3D code data
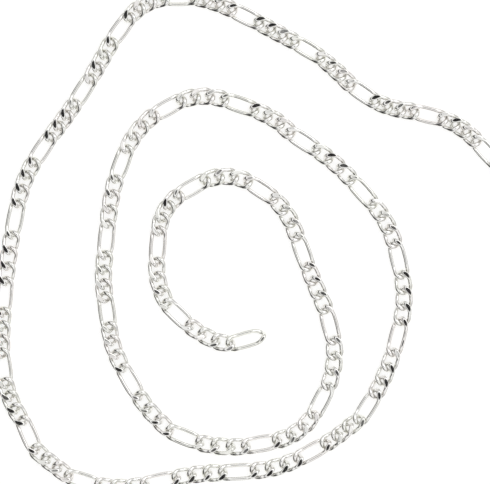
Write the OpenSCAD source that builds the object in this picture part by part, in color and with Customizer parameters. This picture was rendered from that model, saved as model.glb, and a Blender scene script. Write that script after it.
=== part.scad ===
// A figaro chain that lies loose in a flat spiral: one long link, then three short ones, over and over.
// Each link is an oval of round wire, twisted so that the chain lies flat, with its crests pressed level.
// Millimetres, +Z up. The origin is under the middle of the laid chain, on the surface that carries it.

/* [Links] */
// Thickness of the wire
wire_d = 1.05; // [0.85:0.05:1.15]
// Width over a link, across the chain
link_w = 4.5; // [4.2:0.1:4.7]
// Length over a short link
short_len = 6.3; // [6.1:0.1:7]
// Length over a long link
long_len = 10.3; // [9.5:0.1:12]

/* [Shaping] */
// Turn of the wire loop at each end of a link, from level, in degrees
end_twist = 55; // [54:1:58]
// Squareness of a link's ends: 2 is round, more is squarer
squareness = 2; // [1.9:0.1:2.4]
// Lean of every link about the chain's line, in degrees
lean = 16; // [8:1:18]
// Thickness of the chain between its pressed crests
press_h = 2.7; // [2.5:0.1:3]

/* [Assembly] */
// Play between the wires of two links where the chain is drawn out
play = 0.2; // [0.15:0.05:0.4]
// Repeats of the pattern in the inner half of the chain
inner_repeats = 19; // [15:1:23]

/* [Hidden] */

// Links in one repeat of the pattern: a long one and three short ones
REPEAT = 4;
// Turn between two cross-sections round a link's end, and the sides of a section
END_STEP = 45;
WIRE_SIDES = 5;
// Cross-sections round one end of a link, from bar to bar
END_SECTIONS = 180 / END_STEP + 1;
// Pieces that a stretch of the route is measured in
ROUTE_STEPS = 12;
// How the twist grows towards a link's end: with this power of the distance
TWIST_POWER = 1.5;

// Where the chain lies, in hundredths of a repeat drawn straight.
// Each row: the middle of a long link (x, y), then the middle of the second short link after it (x, y).
LAY = [
    [0, -120, -45, -116], [-83, -88, -106, -51], [-107, -5, -99, 37], [-67, 67, -24, 80],
    [19, 65, 51, 32], [68, -12, 85, -55], [103, -100, 107, -147], [92, -193, 63, -230],
    [19, -245, -28, -248], [-75, -237, -113, -209], [-140, -170, -161, -127], [-168, -85, -173, -43],
    [-169, 3, -164, 49], [-152, 95, -131, 135], [-96, 164, -53, 177], [-8, 167, 34, 149],
    [69, 123, 107, 96], [141, 61, 170, 24], [185, -20, 192, -68], [184, -115, 169, -160],
    [147, -200, 118, -230], [81, -254, 38, -273], [-9, -279, -56, -281], [-104, -290, -150, -298],
    [-198, -290, -234, -266], [-262, -233, -284, -194], [-295, -153, -296, -110], [-293, -67, -288, -20],
    [-280, 28, -269, 73], [-248, 112, -222, 147], [-198, 182, -176, 219], [-153, 258, -123, 288],
    [-81, 298, -40, 291], [-1, 274, 37, 254], [74, 234, 109, 208], [140, 179, 179, 162],
    [221, 155, 260, 139], [291, 110, 318, 77]];

// What lies out of line. Each row: a link's number, its roll in degrees,
// then how far the joint ahead of it lies to the left and up, in wire thicknesses.
ODD = [
    [0, 0, 0.8, 0], [1, 0, 0.4, 0], [4, 0, 0.4, 0], [36, 0, 0.4, 0], [63, 0, -0.4, 0], [96, 0, 0.5, 0],
    [97, 0, 0.4, 0], [98, 0, 0.7, 0], [99, 0, 1.1, 0], [100, 0, -0.3, 0],
    [42, 0, 0, 0.05], [43, 0, 0, 0.15], [44, -5, 0, 0.35], [45, -9, 0, 0.35], [46, -5, 0, 0.2], [47, 0, 0, 0.05],
    [79, 0, 0, 0.05], [80, 0, 0.5, 0.2], [81, 6, 0, 0.35], [82, 10, 0, 0.35], [83, 6, 0, 0.2], [84, 0, 0, 0.05],
    [102, 0, 0, 0.05], [103, 0, 0, 0.2], [104, -5, 0, 0.35], [105, -9, 0, 0.35], [106, -5, 0, 0.2],
    [107, 0, 0, 0.05],
    [134, 0, 0, 0.05], [135, 0, 0, 0.2], [136, 6, 0.2, 0.35], [137, 10, 0, 0.35], [138, 5, 0, 0.2],
    [139, 0, 0, 0.05]];

// How far the free end of the first link lies to the left, in wire thicknesses
FREE_END_LEFT = -1.4;

// Half the length and half the width of a wire loop, measured along the wire's middle
function loop_half(len) = (len - wire_d) / 2;
loop_side = (link_w - wire_d) / 2;
// Length of a link's end in which its wire loop turns out of level
twist_run = loop_half(short_len);

// Distance between a link's two joints when the chain is drawn out
function pitch_of(len) = len - 2 * wire_d - play;
short_pitch = pitch_of(short_len);
long_pitch = pitch_of(long_len);
half_repeat = (long_pitch + (REPEAT - 1) * short_pitch) / 2;
lay_unit = 2 * half_repeat / 100;

link_count = REPEAT * (len(LAY) - 1) + 2;
function len_of(i) = i % REPEAT == 0 ? long_len : short_len;

// The route: a smooth curve through the middles in LAY
stops = [for (row = LAY) for (k = [0, 2]) [row[k], row[k + 1]] * lay_unit];
stop_count = len(stops);
function stop(k) = k < 0 ? 2 * stops[0] - stops[1]
    : k >= stop_count ? 2 * stops[stop_count - 1] - stops[stop_count - 2]
    : stops[k];
function on_curve(a, b, c, d, t) = 0.5 * (2 * b + (c - a) * t
    + (2 * a - 5 * b + 4 * c - d) * t * t + (3 * b - a - 3 * c + d) * t * t * t);
function on_route(k, t) = on_curve(stop(k - 1), stop(k), stop(k + 1), stop(k + 2), t);

// Length of stretch k of the route up to each of its steps, against the step's share of the stretch
function stretch_steps(k) = [for (j = [0:ROUTE_STEPS]) on_route(k, j / ROUTE_STEPS)];
function run_lengths(p, j = 0, s = 0) = j >= len(p) ? []
    : let (here = j == 0 ? 0 : s + norm(p[j] - p[j - 1]))
        concat([[here, j / ROUTE_STEPS]], run_lengths(p, j + 1, here));

// A stretch is half a repeat and holds two joints, which share evenly what it is short of when drawn out.
// Joint n of stretch k, where a drawn chain would have it at the distance given
function joint_on(k, n, drawn) =
    let (runs = run_lengths(stretch_steps(k)), slack = (half_repeat - runs[ROUTE_STEPS][0]) / 2)
        on_route(k, lookup(drawn - (n + 0.5) * slack, runs));

// Joint i lies between link i and link i + 1
function joint(i) =
    let (row = floor(i / REPEAT), k = i % REPEAT)
        k == 0 ? joint_on(2 * row, 0, long_pitch / 2)
        : k == 1 ? joint_on(2 * row, 1, long_pitch / 2 + short_pitch)
        : k == 2 ? joint_on(2 * row + 1, 0, short_pitch / 2)
        : joint_on(2 * row + 1, 1, 3 * short_pitch / 2);
plain_joints = [for (i = [0:link_count - 1]) joint(i)];
function odd(i) = let (rows = [for (row = ODD) if (row[0] == i) row]) len(rows) > 0 ? rows[0] : [i, 0, 0, 0];
function left_of(v) = [-v.y, v.x] / norm(v);
function joint_behind(i) = i == 0 ? 2 * stops[0] - plain_joints[0] : plain_joints[i - 1];
function moved_left(i, from, wires) = from + wires * wire_d * left_of(plain_joints[i] - joint_behind(i));
joints = [for (i = [0:link_count - 1])
    let (row = odd(i), at = moved_left(i, plain_joints[i], row[2]))
        [at.x, at.y, row[3] * wire_d]];
free_end = moved_left(0, joint_behind(0), FREE_END_LEFT);
function start_of(i) = i > 0 ? joints[i - 1] : [free_end.x, free_end.y, 0];

// Turns of a point about the three axes
function roll(p, a) = [p.x, p.y * cos(a) - p.z * sin(a), p.y * sin(a) + p.z * cos(a)];
function pitch(p, a) = [p.x * cos(a) + p.z * sin(a), p.y, p.z * cos(a) - p.x * sin(a)];
function yaw(p, a) = [p.x * cos(a) - p.y * sin(a), p.x * sin(a) + p.y * cos(a), p.z];

// A wire loop along X: the middle of the wire at each cross-section, and the way out of the loop there.
// Its ends are turned out of level, and the press has spread them back to their full width
section_count = 2 * END_SECTIONS;
function end_of(k) = k < END_SECTIONS ? 1 : -1;
function angle_of(k) = end_of(k) * 90 - 180 + END_STEP * (k % END_SECTIONS)
    + (end_of(k) < 0 ? 360 : 0);
function twist_at(x, half) =
    -end_twist * sign(x) * pow(max(0, abs(x) - half + twist_run) / twist_run, TWIST_POWER);
function squared(v) = sign(v) * pow(abs(v), 2 / squareness);
function loop_x(a, k, half) = end_of(k) * (half - loop_side) + loop_side * squared(cos(a));
function loop_point(k, half) =
    let (a = angle_of(k), x = loop_x(a, k, half), y = loop_side * squared(sin(a)))
        [x, y, y * tan(twist_at(x, half))];
function loop_outward(k, half) =
    let (a = angle_of(k), x = loop_x(a, k, half))
        [cos(a), sin(a), sin(a) * tan(twist_at(x, half))];

// Corners of one link as it is made, lying along X: twisted, leaned and pressed
function unit(v) = v / norm(v);
function section(k, half) =
    let (
        n = section_count,
        middle = loop_point(k, half),
        along = unit(loop_point((k + 1) % n, half) - loop_point((k + n - 1) % n, half)),
        raw = loop_outward(k, half),
        out = unit(raw - (raw * along) * along),
        up = cross(along, out)
    ) [for (j = [0:WIRE_SIDES - 1])
        middle + wire_d / 2 * (cos(360 * j / WIRE_SIDES) * out + sin(360 * j / WIRE_SIDES) * up)];
function pressed(p) = [p.x, p.y, min(press_h / 2, max(-press_h / 2, p.z))];
function link_form(len) = [
    for (k = [0:section_count - 1])
        for (p = section(k, loop_half(len)))
            pressed(roll(p, lean))];
short_form = link_form(short_len);
long_form = link_form(long_len);

// Corners of link i where it lies, between its two joints
function link_points(i) =
    let (
        line = joints[i] - start_of(i),
        middle = (joints[i] + start_of(i)) / 2,
        climb = atan2(line.z, norm([line.x, line.y])),
        heading = atan2(line.y, line.x)
    ) [for (p = i % REPEAT == 0 ? long_form : short_form)
        yaw(pitch(roll(p, odd(i)[1]), -climb), heading) + middle];
all_links = [for (i = [0:link_count - 1]) link_points(i)];

// The middle of the laid chain, which goes to the origin
function lowest(axis) = min([for (corners = all_links) for (p = corners) p[axis]]);
function highest(axis) = max([for (corners = all_links) for (p = corners) p[axis]]);
chain_middle = [(lowest(0) + highest(0)) / 2, (lowest(1) + highest(1)) / 2, lowest(2)];

// Faces of a link: each four-cornered stretch of wall is two triangles
link_faces = [
    for (k = [0:section_count - 1])
        for (j = [0:WIRE_SIDES - 1])
            let (
                next_k = (k + 1) % section_count,
                next_j = (j + 1) % WIRE_SIDES,
                a = k * WIRE_SIDES + j,
                b = k * WIRE_SIDES + next_j,
                c = next_k * WIRE_SIDES + next_j,
                d = next_k * WIRE_SIDES + j
            )
                each [[a, c, b], [a, d, c]]];

module links(first, last) {
    translate(-chain_middle)
        for (i = [first:last])
            polyhedron(points = all_links[i], faces = link_faces);
}

module inner_chain() {
    color("silver")
        links(0, REPEAT * inner_repeats - 1);
}

module outer_chain() {
    color("gainsboro")
        links(REPEAT * inner_repeats, link_count - 1);
}

inner_chain();
outer_chain();
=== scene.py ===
"""A figaro chain that lies in a loose flat spiral on a pale surface, seen from straight above."""
import math

import bpy
import numpy as np
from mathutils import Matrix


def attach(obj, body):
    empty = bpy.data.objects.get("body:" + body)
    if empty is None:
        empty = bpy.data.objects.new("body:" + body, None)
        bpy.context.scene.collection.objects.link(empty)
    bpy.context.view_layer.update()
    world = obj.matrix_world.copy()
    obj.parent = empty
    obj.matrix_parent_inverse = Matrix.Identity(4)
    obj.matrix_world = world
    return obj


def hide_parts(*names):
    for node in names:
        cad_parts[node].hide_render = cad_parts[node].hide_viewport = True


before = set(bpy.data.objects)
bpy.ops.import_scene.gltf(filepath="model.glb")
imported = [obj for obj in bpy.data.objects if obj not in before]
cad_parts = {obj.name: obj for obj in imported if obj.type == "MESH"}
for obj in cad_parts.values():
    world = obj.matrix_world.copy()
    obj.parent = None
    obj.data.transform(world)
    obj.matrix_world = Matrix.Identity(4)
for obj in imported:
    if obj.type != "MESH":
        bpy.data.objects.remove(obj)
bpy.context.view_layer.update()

# Sizes of the chain in millimetres, and its angles in degrees, the same as in the part's source
WIRE_D = 1.05
LINK_W = 4.5
SHORT_LEN = 6.3
LONG_LEN = 10.3
END_TWIST = 55.0
TWIST_POWER = 1.5
SQUARENESS = 2.0
LEAN = 16.0
PRESS_H = 2.7
PLAY = 0.2
INNER_REPEATS = 19

# Links in a repeat, the long one first, and steps by which the route is measured from stop to stop
REPEAT = 4
ROUTE_STEPS = 12

# A millimetre in metres
MM = 0.001

# Where the chain lies, in hundredths of a repeat drawn straight: each row is the middle of a long link
# (x, y), then the middle of the second short link after it (x, y)
LAY = [
    [0, -120, -45, -116], [-83, -88, -106, -51], [-107, -5, -99, 37], [-67, 67, -24, 80],
    [19, 65, 51, 32], [68, -12, 85, -55], [103, -100, 107, -147], [92, -193, 63, -230],
    [19, -245, -28, -248], [-75, -237, -113, -209], [-140, -170, -161, -127], [-168, -85, -173, -43],
    [-169, 3, -164, 49], [-152, 95, -131, 135], [-96, 164, -53, 177], [-8, 167, 34, 149],
    [69, 123, 107, 96], [141, 61, 170, 24], [185, -20, 192, -68], [184, -115, 169, -160],
    [147, -200, 118, -230], [81, -254, 38, -273], [-9, -279, -56, -281], [-104, -290, -150, -298],
    [-198, -290, -234, -266], [-262, -233, -284, -194], [-295, -153, -296, -110], [-293, -67, -288, -20],
    [-280, 28, -269, 73], [-248, 112, -222, 147], [-198, 182, -176, 219], [-153, 258, -123, 288],
    [-81, 298, -40, 291], [-1, 274, 37, 254], [74, 234, 109, 208], [140, 179, 179, 162],
    [221, 155, 260, 139], [291, 110, 318, 77]]

# What lies out of line: a link's number, its roll in degrees, and how far the joint ahead of it lies
# to the left and up, in wire thicknesses
ODD = [
    [0, 0, 0.8, 0], [1, 0, 0.4, 0], [4, 0, 0.4, 0], [36, 0, 0.4, 0], [63, 0, -0.4, 0], [96, 0, 0.5, 0],
    [97, 0, 0.4, 0], [98, 0, 0.7, 0], [99, 0, 1.1, 0], [100, 0, -0.3, 0],
    [42, 0, 0, 0.05], [43, 0, 0, 0.15], [44, -5, 0, 0.35], [45, -9, 0, 0.35], [46, -5, 0, 0.2],
    [47, 0, 0, 0.05],
    [79, 0, 0, 0.05], [80, 0, 0.5, 0.2], [81, 6, 0, 0.35], [82, 10, 0, 0.35], [83, 6, 0, 0.2],
    [84, 0, 0, 0.05],
    [102, 0, 0, 0.05], [103, 0, 0, 0.2], [104, -5, 0, 0.35], [105, -9, 0, 0.35], [106, -5, 0, 0.2],
    [107, 0, 0, 0.05],
    [134, 0, 0, 0.05], [135, 0, 0, 0.2], [136, 6, 0.2, 0.35], [137, 10, 0, 0.35], [138, 5, 0, 0.2],
    [139, 0, 0, 0.05]]

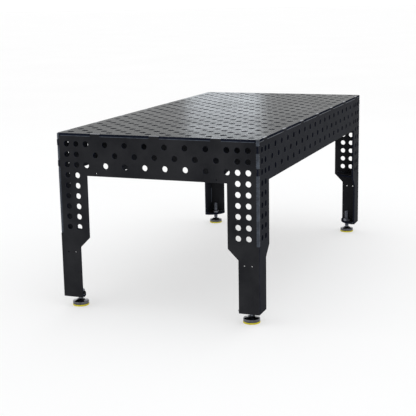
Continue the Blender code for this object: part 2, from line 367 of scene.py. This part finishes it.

WORK TO DO => Everything from the first line above up to and including the line that contains "TWIST_POWER = 1.5;" should be printed exactly; please print only that.

RESULT OF THE EXERCISE =>
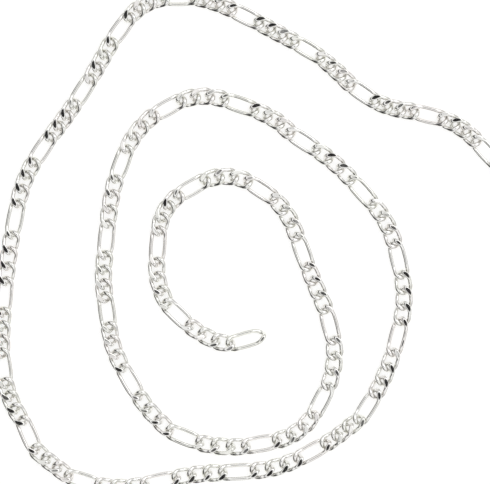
Write the OpenSCAD source that builds the object in this picture part by part, in color and with Customizer parameters. This picture was rendered from that model, saved as model.glb, and a Blender scene script. Write that script after it.
=== part.scad ===
// A figaro chain that lies loose in a flat spiral: one long link, then three short ones, over and over.
// Each link is an oval of round wire, twisted so that the chain lies flat, with its crests pressed level.
// Millimetres, +Z up. The origin is under the middle of the laid chain, on the surface that carries it.

/* [Links] */
// Thickness of the wire
wire_d = 1.05; // [0.85:0.05:1.15]
// Width over a link, across the chain
link_w = 4.5; // [4.2:0.1:4.7]
// Length over a short link
short_len = 6.3; // [6.1:0.1:7]
// Length over a long link
long_len = 10.3; // [9.5:0.1:12]

/* [Shaping] */
// Turn of the wire loop at each end of a link, from level, in degrees
end_twist = 55; // [54:1:58]
// Squareness of a link's ends: 2 is round, more is squarer
squareness = 2; // [1.9:0.1:2.4]
// Lean of every link about the chain's line, in degrees
lean = 16; // [8:1:18]
// Thickness of the chain between its pressed crests
press_h = 2.7; // [2.5:0.1:3]

/* [Assembly] */
// Play between the wires of two links where the chain is drawn out
play = 0.2; // [0.15:0.05:0.4]
// Repeats of the pattern in the inner half of the chain
inner_repeats = 19; // [15:1:23]

/* [Hidden] */

// Links in one repeat of the pattern: a long one and three short ones
REPEAT = 4;
// Turn between two cross-sections round a link's end, and the sides of a section
END_STEP = 45;
WIRE_SIDES = 5;
// Cross-sections round one end of a link, from bar to bar
END_SECTIONS = 180 / END_STEP + 1;
// Pieces that a stretch of the route is measured in
ROUTE_STEPS = 12;
// How the twist grows towards a link's end: with this power of the distance
TWIST_POWER = 1.5;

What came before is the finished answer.